An Auckland bakery owner is sending his friends and family to buy supermarket eggs for the business due to an ongoing shortage.
Sun Hoon Kim, who owns Daldang bakery, said his business uses over 1000 eggs every week but their supplier can't meet that demand.
"The suppliers can't deliver the eggs every week so we have to reduce the quantity to make, and the price, it's higher than last year, around 30% more," he told Breakfast.
"We have to find eggs ourselves, we have to go to the supermarket like Pak'nSave or Countdown."
He said the business is "just trying their best" to buy eggs each week.
It comes after a long-signalled end to cage farming came into effect at the start of this year - after having originally been announced in 2012.
Michael Brooks from the Poultry Industry Association said that in February the national flock was 3.4 million but it now sits at 3.6 million.
He said the ideal figure would be around 3.8-3.9 million but "there's actually an increase in [the amount of] eggs from a few months ago".

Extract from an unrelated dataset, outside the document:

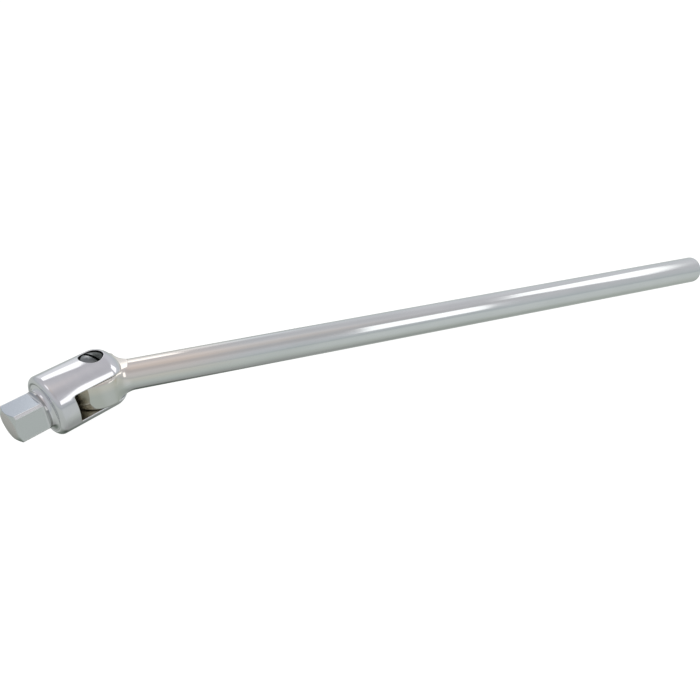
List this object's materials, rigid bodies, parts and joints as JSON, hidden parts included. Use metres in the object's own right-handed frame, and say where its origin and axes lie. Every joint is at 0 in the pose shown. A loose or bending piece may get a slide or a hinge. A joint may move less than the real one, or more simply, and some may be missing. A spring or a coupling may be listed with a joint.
{
  "type": "breaker bar",
  "caption": "Long round steel breaker bar: a forked head with a square drive hinges on the flattened end of the handle about a slotted pivot screw.",
  "frame": {"origin": "centre of the flat face at the handle's free end", "axes": "+X along the handle and out of its free end, +Z along the hinge axis and out of the screw's slotted head, +Y = Z x X; at rest the head is turned 31.5 degrees out of line towards -Y"},
  "size_m": [0.5413, 0.0583, 0.04],
  "materials": {
    "handle": "satin chrome plate, drawn along the bar",
    "head": "polished chrome plate, satin on the square drive and inside the fork",
    "screw": "black oxide",
    "ball": "polished hardened steel",
    "spring": "drawn spring wire"
  },
  "bodies": {
    "handle": {"handle_bar": "handle", "detent_spring": "spring"},
    "detent": {"detent_ball": "ball"},
    "head": {"drive_head": "head", "pivot_screw": "screw", "socket_spring": "spring"},
    "retainer": {"socket_ball": "ball"}
  },
  "joints": [
    {"name": "head_hinge", "type": "hinge", "parent": "handle", "child": "head", "pos_m": [-0.487, 0, 0], "axis": [0, 0, 1], "range_deg": [-121.5, 58.5]},
    {"name": "detent_slide", "type": "slide", "parent": "handle", "child": "detent", "axis": [0, 0, -1], "range_m": [0, 0.0008], "stiffness_N_per_m": 8000, "springref_m": -0.0015, "deforming": ["detent_spring"]},
    {"name": "retainer_slide", "type": "slide", "parent": "head", "child": "retainer", "axis": [0, 0, 1], "range_m": [0, 0.0011], "stiffness_N_per_m": 4000, "springref_m": -0.002, "deforming": ["socket_spring"]}
  ]
}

Brooks explained that the shortage is due to a number of things - Covid and legislation included.

"Some farmers had to exit from the old style cages in 2018 which went very smoothly.
"Another group in 2020, what actually happened, we had a glut and because farmers weren't making money they stopped ordering as many chicks and then you had the supermarket decision which threw doubt into farmers minds, you had high prices, you had Covid.
"So that combination meant instead of the market balancing out it [the national flock] dropped to the lowest level we've probably had in many years and it's just taken time to get back from there."
Also speaking to Breakfast this morning, the SPCA's scientific officer Alison Vaughan said the higher price of eggs is a fair trade-off.
"I think in the past when we've had battery-caged eggs the cost was cheaper but the price that the chickens paid was high.
"I think we've seen that New Zealanders really care about animal welfare."
Asked if she thinks the better treatment of chickens is worth the higher prices, Vaughan said it "absolutely" is.
"What we're really encouraging people to do is look at the options that are out there and choose the highest welfare product you can within your budget and with what's available."